No legal certainty for formats circulating on the Single Market
In daily practice, the question is answered differently in different EU Member States. While, for instance, the Dutch Supreme Court considered in the case ‘Survive! vs. Big Brother’ that the format of Survive! is protected by copyright but was not infringed upon by the format of Big Brother, the German Federal Court of Justice decided in the case ‘Kinderquatsch mit Michael’ that formats are per se not copyright protected. The format was just an instruction book explaining how to form or to express the idea. That means it is not the result of a creation process and therefore, even if it is original, not copyright protected.
The different levels of copyright protection of formats which circulate on the single market results from the lack of European harmonization. As long as no common definition of the copyright protected work is provided for by European copyright law or by its interpretation by the ECJ, commercial companies principally have to deal with the copyright laws of 28 Member States. End-users participating in shows based on formats have to trust that the producer of the show they watch, post or interact with, cleared the necessary rights. If not, the owner of the format’s copyright that is infringed by these acts of usage cannot only pursue, pursuant to the law of the corresponding Member State(s), the infringement of the commercial producer or distributor of the show but also the participating end-users.
From the perspective of the single market, the uncertainty about the legal status of formats is unwanted as it hinders the free flow of formats within the EU. Harmonization with regard to the definition of the copyright protected ‘work’ as well as of the adaptation right could mitigate the negative effects of this legal uncertainty with regard to formats. Pursuant to the European Court of Justice’s definition of a copyright protected ‘work’, formats can theoretically be protected by copyright. The creators have to prove that they made free and creative choices during the process of creation by selecting, combining, arranging and/or configuring the decisive format’s elements. The investment of mere skills and labour cannot justify copyright protection.
However, a survey under stakeholders, be it creators, producers, distributors, users or re-producers, about the uncertainty that follows from the legal differences within the EU shows that the stakeholders are certainly not univocal in their views about copyright protection.
Balance of interests by copyright law
Pursuant to individualistic copyright theories in continental Europe, copyright law protects the author of the work as an artist. While this one-dimensional purpose corresponded to the situation in the 18th century, in the so called digital age copyright concerns not only single artists but whole cultural industries and, increasingly, users participating in the so called participatory or remix culture. This cultural development changes the perception of copyright from an instrument for the protection for artists to an instrument to balance the interests of all participants involved. In contrast to individualistic theories, Anglo-Saxon utilitarian copyright theories are more suitable to explain the balancing of these interests taking not only the artist but the society as a whole into account. Given their focus on the effects that copyright law has on society as whole, utilitarian theories allow to feedback their corresponding theoretical assumptions. Thereby, the definition of the copyright protected work serves as a first entry point for the balance of interests that might be re-balanced in a later step: A broad definition of the protected work may require to lower the bar of copyright by such means as a fair use clause or exceptions.
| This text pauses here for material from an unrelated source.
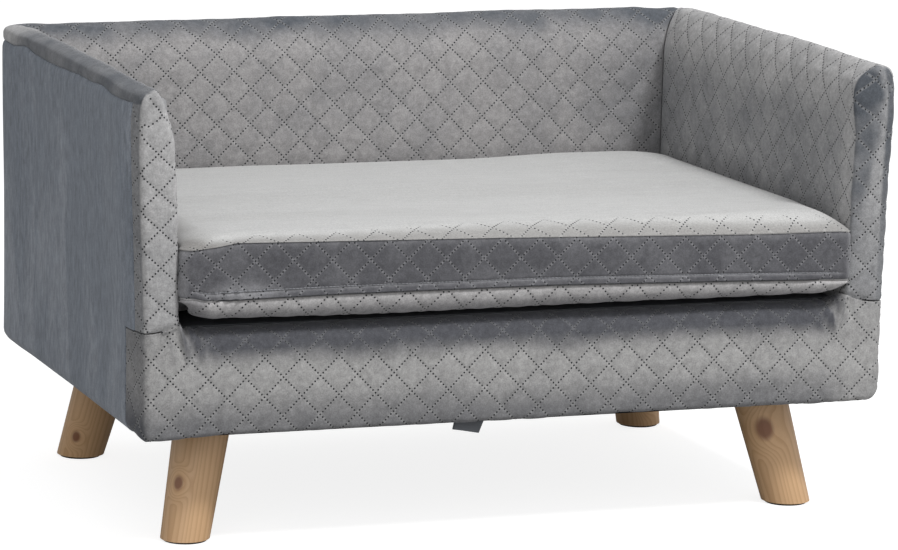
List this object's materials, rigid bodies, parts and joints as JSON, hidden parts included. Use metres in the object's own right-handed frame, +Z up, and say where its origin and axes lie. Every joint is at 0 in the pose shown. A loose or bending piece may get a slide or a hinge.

Important questions in this respect are: what is the balance between copyright protection and innovation? Which criteria do stakeholders consider to be relevant for the protection of formats?
Related to the HIIG research project ‘Circulation of cultural Goods» of the research area «Internet Policy and Governance’, participants of format markets, such as for television and advertising, but also of the open source movement, were surveyed with respect to the necessity and the effects of copyright protection for formats.
The results are, from a legal point of view, interesting. Copyright protection is considered less or equally important to grant licenses for the usage of intellectual creations/works than or as informal norms and lack of practical Know-How. There seem to be many other factors, beside the exclusivity of copyright, enabling the creator and/or producer to exclude others from the use of his intellectual creation. Furthermore, there seem to be many other business models, beside those based on copyright, which enable the creators and/or producers to monetize their format. Copyright protection is more an instrument serving specific purposes of the participants.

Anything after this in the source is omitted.